The requirements necessary for this course include:
Technology
You need a computer/smart device with a decent internet.
Account
No account is required as the lectures are free to view.
Viewing
This course is taught via a blog article format.
Commitment
You will need to dedicate time and effort, at your own pace.
Frequently Asked Questions.
What counts as personal data under GDPR?
Any information that can identify a person directly or indirectly, including identifiers that become identifying in context.
Does GDPR only apply to companies in the EU?
No. It can apply globally if an organisation processes personal data relating to individuals in the EU/EEA in relevant contexts.
Are small businesses exempt from GDPR?
No. Obligations scale with risk and activity, but GDPR principles still apply.

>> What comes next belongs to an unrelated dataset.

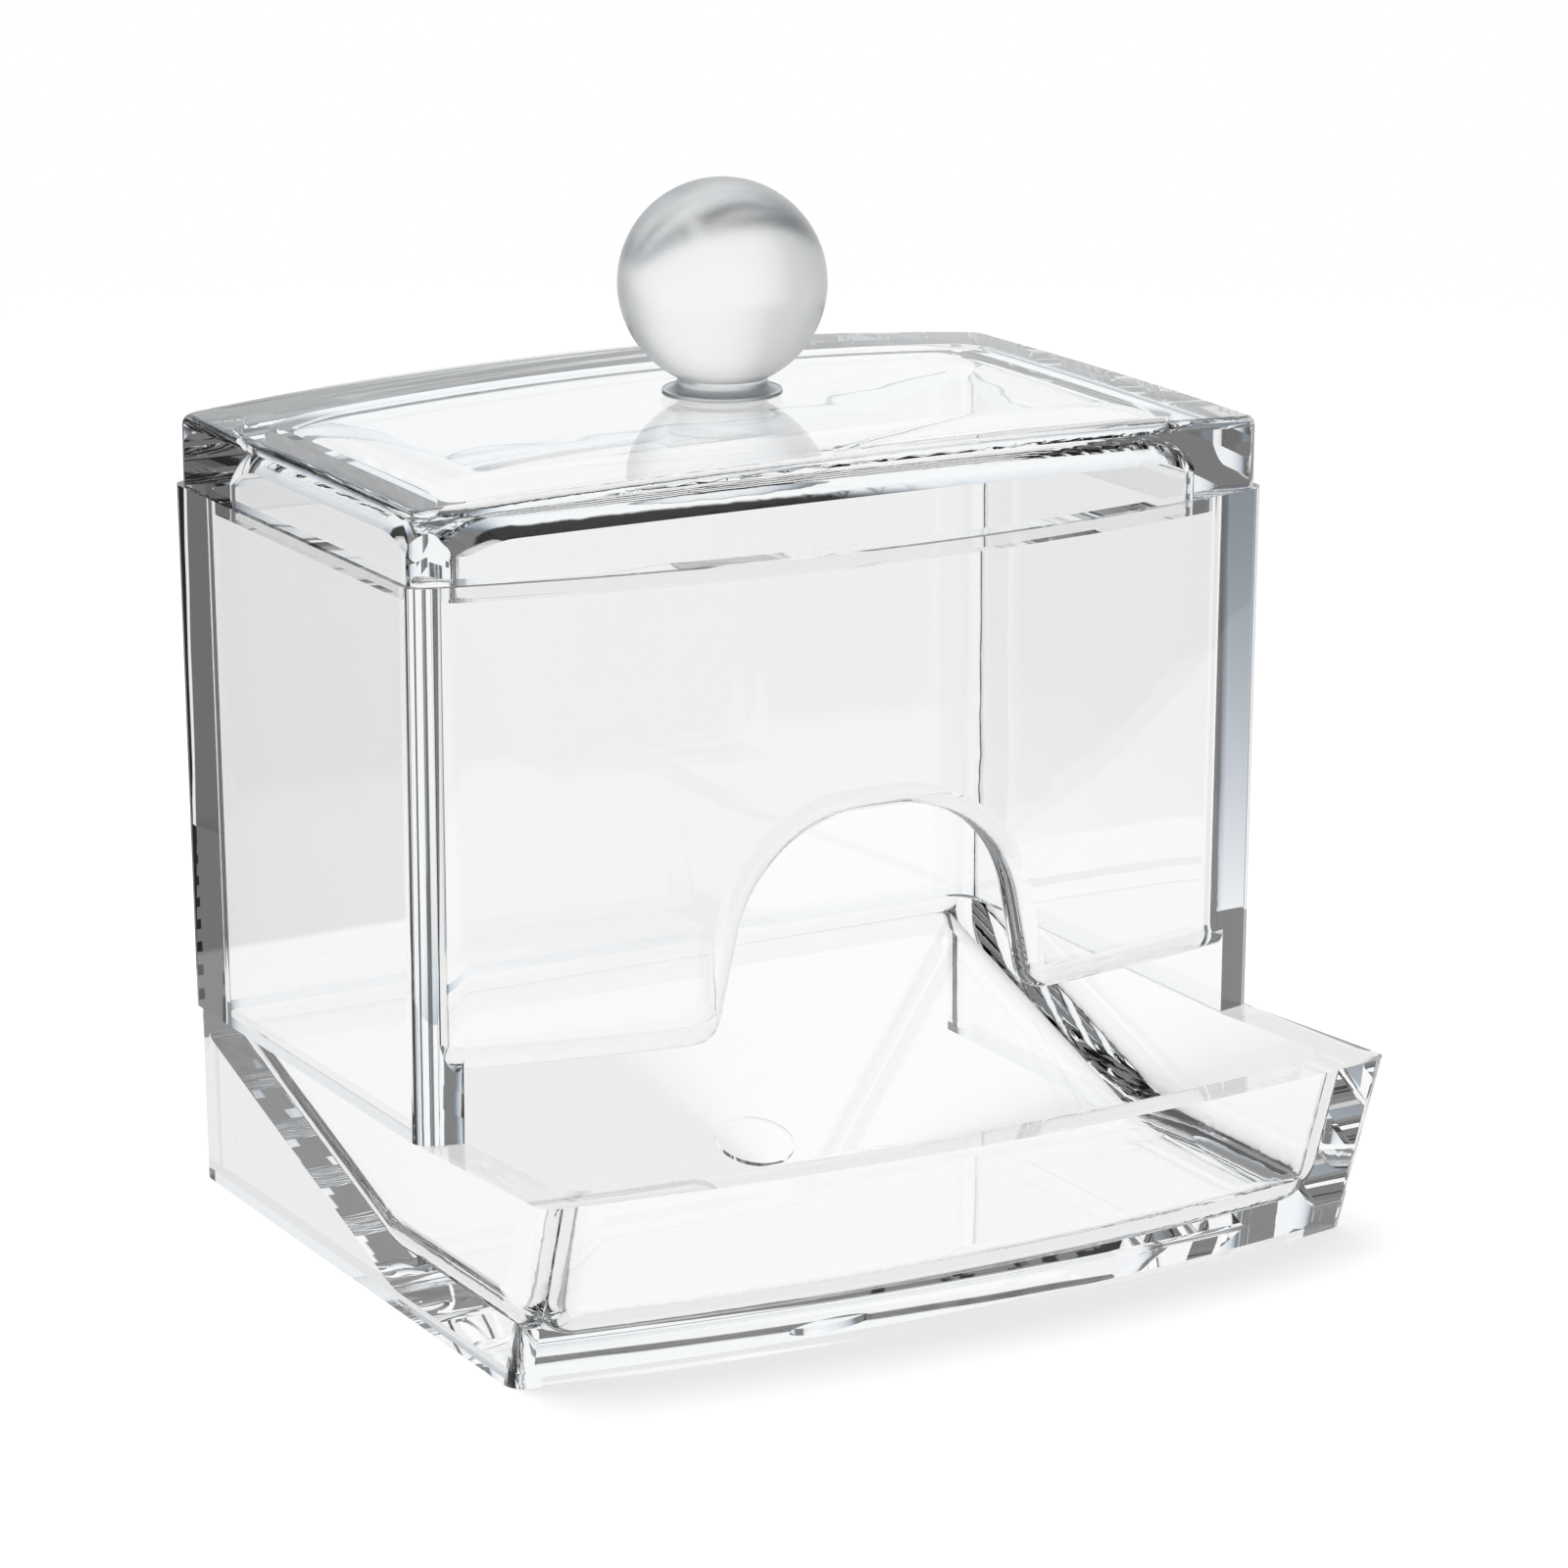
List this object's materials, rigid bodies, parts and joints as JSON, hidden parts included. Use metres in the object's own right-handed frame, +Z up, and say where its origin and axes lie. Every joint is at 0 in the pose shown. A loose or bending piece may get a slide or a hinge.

Is GDPR just about consent?
No. Consent is one lawful basis; others include contract and legitimate interests, depending on purpose.
Do organisations need to delete all data on request?
Not always. Erasure depends on conditions and lawful grounds; some data must be retained for legal or contractual reasons.
What’s the difference between anonymised and pseudonymised data?
Anonymised data cannot be re-identified; pseudonymised data can be re-identified with additional information, so it remains regulated.
What should a basic processing record include?
Activity, data categories, purpose, lawful basis, retention, systems, vendors, access controls, and change history.
How should consent be implemented to avoid risk?
It must be an active opt-in, unbundled by purpose, clearly explained, and as easy to withdraw as to give.
How should teams handle data subject access/erasure requests efficiently?
Use a request register, identity verification proportional to risk, templates for consistent responses, internal deadlines, and a cross-system search process.
What is the first priority during a suspected personal data incident?
Containment: stop ongoing access (sessions, passwords, keys), remove exposed links, preserve evidence, assign an owner, and then assess scope before statements.